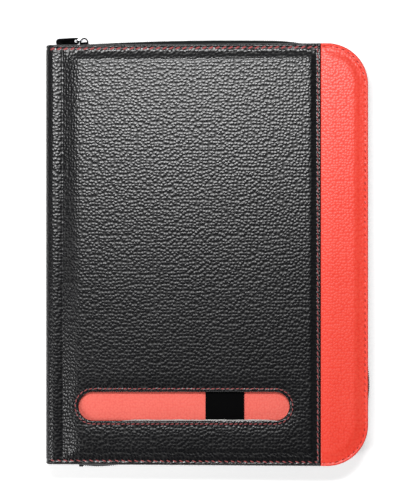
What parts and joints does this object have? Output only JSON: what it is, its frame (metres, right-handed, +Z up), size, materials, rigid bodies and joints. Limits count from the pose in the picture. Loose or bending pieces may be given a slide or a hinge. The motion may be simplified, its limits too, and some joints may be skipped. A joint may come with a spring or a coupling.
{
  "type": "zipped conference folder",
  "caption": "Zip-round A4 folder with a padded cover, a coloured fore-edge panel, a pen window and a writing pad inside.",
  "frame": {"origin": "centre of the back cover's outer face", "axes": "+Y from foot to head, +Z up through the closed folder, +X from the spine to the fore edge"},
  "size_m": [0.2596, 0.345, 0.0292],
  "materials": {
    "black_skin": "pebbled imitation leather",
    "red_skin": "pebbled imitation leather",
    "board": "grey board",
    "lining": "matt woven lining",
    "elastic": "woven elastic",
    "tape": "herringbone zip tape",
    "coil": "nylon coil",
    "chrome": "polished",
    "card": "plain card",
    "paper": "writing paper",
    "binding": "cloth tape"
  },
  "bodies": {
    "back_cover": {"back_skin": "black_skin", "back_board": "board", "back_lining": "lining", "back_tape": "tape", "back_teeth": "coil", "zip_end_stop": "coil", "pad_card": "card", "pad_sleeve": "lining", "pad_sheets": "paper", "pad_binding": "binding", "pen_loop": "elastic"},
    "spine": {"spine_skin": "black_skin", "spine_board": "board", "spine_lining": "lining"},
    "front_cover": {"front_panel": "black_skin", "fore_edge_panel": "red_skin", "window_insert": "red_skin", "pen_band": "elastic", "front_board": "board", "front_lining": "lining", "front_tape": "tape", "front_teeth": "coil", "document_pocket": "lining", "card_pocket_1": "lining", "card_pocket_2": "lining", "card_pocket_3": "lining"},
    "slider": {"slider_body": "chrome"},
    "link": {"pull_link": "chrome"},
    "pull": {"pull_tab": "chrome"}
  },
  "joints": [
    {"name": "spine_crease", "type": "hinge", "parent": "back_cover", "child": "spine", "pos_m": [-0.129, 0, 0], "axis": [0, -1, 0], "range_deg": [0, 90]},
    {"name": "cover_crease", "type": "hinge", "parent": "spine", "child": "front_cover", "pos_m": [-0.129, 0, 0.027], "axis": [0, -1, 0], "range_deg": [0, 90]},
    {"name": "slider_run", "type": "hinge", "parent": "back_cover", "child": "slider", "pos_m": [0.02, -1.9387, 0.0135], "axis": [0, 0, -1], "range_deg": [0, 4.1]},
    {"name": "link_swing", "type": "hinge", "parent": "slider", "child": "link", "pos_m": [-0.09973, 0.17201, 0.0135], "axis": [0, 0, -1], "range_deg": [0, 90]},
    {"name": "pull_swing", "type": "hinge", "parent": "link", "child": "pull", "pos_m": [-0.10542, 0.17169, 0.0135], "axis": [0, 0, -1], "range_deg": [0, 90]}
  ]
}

----

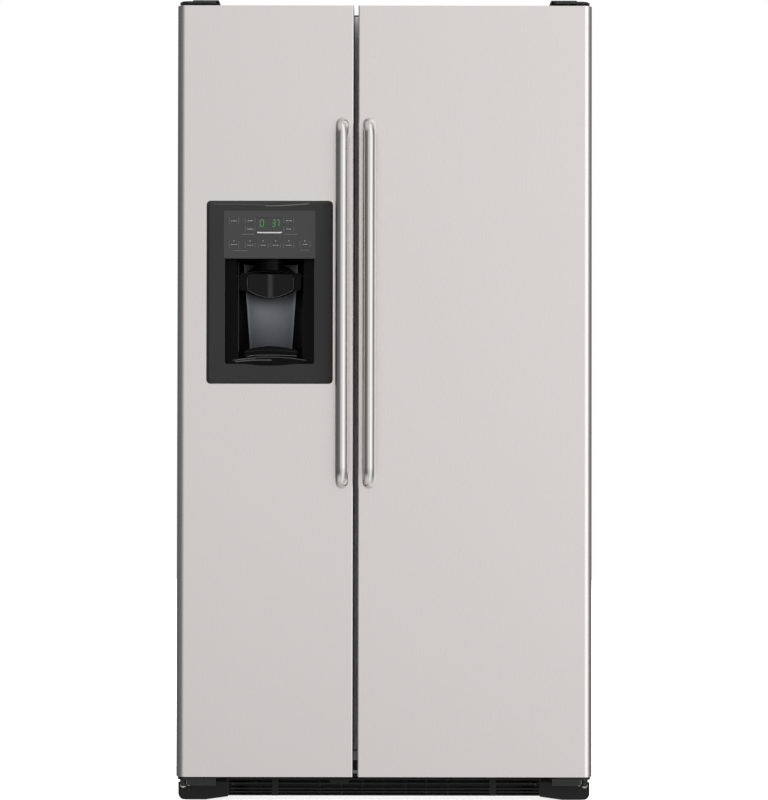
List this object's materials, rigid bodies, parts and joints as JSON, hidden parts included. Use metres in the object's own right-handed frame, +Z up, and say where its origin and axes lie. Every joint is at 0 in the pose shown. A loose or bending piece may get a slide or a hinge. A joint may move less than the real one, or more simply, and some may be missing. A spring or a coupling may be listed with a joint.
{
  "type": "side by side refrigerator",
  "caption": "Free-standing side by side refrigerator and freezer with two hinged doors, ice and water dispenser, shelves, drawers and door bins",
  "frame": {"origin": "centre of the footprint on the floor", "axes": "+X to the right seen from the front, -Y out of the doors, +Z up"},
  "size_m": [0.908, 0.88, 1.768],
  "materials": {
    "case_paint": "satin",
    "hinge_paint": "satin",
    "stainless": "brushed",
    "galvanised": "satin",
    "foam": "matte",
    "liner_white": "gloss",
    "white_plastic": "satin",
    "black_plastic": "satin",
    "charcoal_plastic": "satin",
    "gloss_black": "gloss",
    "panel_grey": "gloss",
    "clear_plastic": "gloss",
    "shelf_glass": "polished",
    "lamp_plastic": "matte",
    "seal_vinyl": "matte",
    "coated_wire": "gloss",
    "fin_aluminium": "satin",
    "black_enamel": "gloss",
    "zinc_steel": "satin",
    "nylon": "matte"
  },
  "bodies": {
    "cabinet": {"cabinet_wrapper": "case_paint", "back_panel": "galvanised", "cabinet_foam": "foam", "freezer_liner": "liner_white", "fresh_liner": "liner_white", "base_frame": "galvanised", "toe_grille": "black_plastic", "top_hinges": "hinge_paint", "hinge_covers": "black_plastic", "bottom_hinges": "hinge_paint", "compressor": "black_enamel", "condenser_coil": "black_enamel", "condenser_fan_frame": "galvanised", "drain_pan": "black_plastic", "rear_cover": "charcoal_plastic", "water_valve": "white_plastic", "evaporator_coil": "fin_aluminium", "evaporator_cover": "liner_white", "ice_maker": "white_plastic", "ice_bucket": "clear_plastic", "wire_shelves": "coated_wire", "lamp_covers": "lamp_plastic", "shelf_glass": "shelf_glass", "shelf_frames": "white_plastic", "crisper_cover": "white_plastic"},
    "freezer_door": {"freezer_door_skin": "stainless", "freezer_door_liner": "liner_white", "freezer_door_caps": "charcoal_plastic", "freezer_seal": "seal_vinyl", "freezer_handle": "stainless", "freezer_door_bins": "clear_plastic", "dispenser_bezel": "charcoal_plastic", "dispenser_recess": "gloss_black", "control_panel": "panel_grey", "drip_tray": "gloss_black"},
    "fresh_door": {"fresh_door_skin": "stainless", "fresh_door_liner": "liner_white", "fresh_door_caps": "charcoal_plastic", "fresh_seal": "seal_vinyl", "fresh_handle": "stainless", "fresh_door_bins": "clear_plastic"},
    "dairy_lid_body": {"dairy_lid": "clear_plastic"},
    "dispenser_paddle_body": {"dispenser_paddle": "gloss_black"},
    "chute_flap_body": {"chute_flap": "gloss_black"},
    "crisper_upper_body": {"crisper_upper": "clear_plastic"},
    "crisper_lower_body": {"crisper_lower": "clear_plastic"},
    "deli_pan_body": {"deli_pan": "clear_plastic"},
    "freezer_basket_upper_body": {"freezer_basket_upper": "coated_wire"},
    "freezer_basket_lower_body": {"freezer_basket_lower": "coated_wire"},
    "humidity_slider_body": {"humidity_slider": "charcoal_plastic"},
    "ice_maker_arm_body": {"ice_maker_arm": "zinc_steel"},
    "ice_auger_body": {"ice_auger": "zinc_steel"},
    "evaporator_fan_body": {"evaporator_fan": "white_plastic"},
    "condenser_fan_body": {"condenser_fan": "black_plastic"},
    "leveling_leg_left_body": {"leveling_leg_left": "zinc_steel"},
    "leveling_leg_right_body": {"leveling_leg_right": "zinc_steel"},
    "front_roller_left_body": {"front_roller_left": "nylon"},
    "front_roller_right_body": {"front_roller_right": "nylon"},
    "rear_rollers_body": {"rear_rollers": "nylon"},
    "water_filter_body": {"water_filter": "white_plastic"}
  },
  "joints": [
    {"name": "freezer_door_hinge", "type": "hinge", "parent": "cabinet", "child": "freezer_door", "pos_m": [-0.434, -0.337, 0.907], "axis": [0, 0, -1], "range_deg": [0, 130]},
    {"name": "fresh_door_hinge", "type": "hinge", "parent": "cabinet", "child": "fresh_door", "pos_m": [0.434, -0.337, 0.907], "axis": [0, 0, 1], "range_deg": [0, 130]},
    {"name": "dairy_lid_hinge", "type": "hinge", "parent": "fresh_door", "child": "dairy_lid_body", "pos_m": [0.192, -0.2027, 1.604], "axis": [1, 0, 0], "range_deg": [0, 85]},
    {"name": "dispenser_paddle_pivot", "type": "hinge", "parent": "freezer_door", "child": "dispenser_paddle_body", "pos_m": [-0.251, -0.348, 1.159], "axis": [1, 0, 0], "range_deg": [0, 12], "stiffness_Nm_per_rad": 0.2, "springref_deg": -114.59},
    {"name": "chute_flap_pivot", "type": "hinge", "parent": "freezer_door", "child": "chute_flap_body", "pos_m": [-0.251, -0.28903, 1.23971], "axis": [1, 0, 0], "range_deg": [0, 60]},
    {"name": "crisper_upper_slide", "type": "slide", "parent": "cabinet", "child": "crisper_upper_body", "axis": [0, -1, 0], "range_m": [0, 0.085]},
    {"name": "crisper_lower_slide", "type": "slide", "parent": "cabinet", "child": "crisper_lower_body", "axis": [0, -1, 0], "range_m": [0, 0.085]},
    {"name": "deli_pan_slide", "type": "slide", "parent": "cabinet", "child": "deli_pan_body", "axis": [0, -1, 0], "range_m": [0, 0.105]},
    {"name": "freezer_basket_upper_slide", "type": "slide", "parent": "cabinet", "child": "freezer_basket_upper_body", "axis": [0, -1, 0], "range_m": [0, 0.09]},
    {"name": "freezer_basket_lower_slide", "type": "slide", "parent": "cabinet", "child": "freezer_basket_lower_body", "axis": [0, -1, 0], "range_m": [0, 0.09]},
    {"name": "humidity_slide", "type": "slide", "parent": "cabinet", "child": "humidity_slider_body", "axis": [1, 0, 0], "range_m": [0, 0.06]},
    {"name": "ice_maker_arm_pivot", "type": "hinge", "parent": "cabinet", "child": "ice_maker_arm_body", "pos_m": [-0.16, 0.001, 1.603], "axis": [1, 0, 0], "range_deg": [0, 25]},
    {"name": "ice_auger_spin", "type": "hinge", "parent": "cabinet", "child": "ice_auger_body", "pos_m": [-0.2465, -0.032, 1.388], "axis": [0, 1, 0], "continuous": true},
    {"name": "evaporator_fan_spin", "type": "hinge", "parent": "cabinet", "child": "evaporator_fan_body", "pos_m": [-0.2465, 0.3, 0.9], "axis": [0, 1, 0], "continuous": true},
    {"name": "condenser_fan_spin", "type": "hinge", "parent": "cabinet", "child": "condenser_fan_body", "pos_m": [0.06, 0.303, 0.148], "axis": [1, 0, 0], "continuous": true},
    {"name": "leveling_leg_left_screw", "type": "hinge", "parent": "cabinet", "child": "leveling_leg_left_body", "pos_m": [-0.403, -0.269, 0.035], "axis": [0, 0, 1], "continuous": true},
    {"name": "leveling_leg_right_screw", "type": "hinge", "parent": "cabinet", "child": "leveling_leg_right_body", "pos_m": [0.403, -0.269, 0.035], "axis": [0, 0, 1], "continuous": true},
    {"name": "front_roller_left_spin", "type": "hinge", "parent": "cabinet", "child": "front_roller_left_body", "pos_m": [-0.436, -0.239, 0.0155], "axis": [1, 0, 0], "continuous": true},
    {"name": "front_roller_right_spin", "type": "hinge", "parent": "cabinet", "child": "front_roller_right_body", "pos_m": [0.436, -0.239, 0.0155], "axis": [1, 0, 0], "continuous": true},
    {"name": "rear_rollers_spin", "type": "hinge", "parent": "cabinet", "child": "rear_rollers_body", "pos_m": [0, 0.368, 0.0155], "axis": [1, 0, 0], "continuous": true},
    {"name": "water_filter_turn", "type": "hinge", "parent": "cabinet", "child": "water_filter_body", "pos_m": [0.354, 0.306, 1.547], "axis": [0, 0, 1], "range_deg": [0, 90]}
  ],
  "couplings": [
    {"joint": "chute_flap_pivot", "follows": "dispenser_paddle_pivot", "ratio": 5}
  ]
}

----

WHAT IS ASKED - Copy each line containing the word "bodies" from the data.

THE COMPLETED TASK -
What parts and joints does this object have? Output only JSON: what it is, its frame (metres, right-handed, +Z up), size, materials, rigid bodies and joints. Limits count from the pose in the picture. Loose or bending pieces may be given a slide or a hinge. The motion may be simplified, its limits too, and some joints may be skipped. A joint may come with a spring or a coupling.
  "bodies": {
List this object's materials, rigid bodies, parts and joints as JSON, hidden parts included. Use metres in the object's own right-handed frame, +Z up, and say where its origin and axes lie. Every joint is at 0 in the pose shown. A loose or bending piece may get a slide or a hinge. A joint may move less than the real one, or more simply, and some may be missing. A spring or a coupling may be listed with a joint.
  "bodies": {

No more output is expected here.